England saw its first fork when a traveller called Thomas Coryatedescribed its using as good manners, after one of his journeys to Italy in 1608. In the beginning, he was ridiculised and mocked, and fork seen as an affectation. "Furcifer" he was called, which means "pitchfork handler" in Latin. The clergy perceived its use as an ungodlt act, by saying that "God in his wisdom has provided man with natural forks - his fingers. Therefore it is an insult to Him to substitute artificial metallic forks for them." However, in 1633, Charles I of England declared that "it is decent to use a fork", a statement that heralded the beginning of civilised table manners. After some years, every member of the British royal family and the court possessed a fork. Its use was slowly spread among the wealthy in England, as imitating Italian habits was seen as sign of culture and refinement.

However, the way to use the fork remained a mystery revealed to only a few, well into the 18th century. Joseph Brasbridge, an English retail silversmith, wrote of his confusion in a customer's home, "I know how to sell these articles, but not how to use them." The king Louis XIV of France continued to eat with fingers or a knife for many years. Once he discovered its usefulness, though, he became the first host in Europe to provide complete sets of dinnerware for his guests, suppressing the necessity of the "cadena". He also ordered shape changes in dinner knives, such as rounding its point, as their pricking task was not needed anymore. In the 19th century, mass production and the invention of the electroplating process made metallic forks affordable to a rising middle class who wished to emulate the nobility.
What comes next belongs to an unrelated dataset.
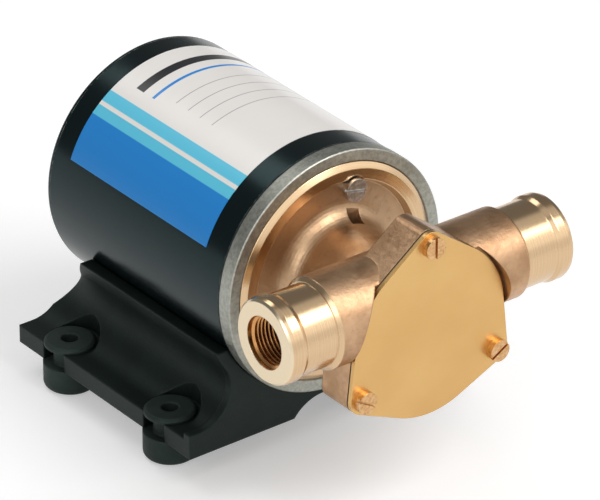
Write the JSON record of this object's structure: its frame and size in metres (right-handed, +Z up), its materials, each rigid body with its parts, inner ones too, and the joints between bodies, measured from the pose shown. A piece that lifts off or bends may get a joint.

The fork shape has been subject to several changes. By the end of the 1600's, manufacturers were adding a third tine to denote the old custom of eating with just the first three fingers. In Italy,Gennaro Spadaccini was the first to add a fourth tine and round its sharp points, under the order of king Ferdinand to adapt it for the eating of spaghetti. Finally, in the beginning of the 18th century, the curved fork was developed in Germany, coming out in the tool we know today. The additional tines made diners less likely to drop food, and the curved tines served as a scoop so people did not have to constantly switch to a spoon while eating.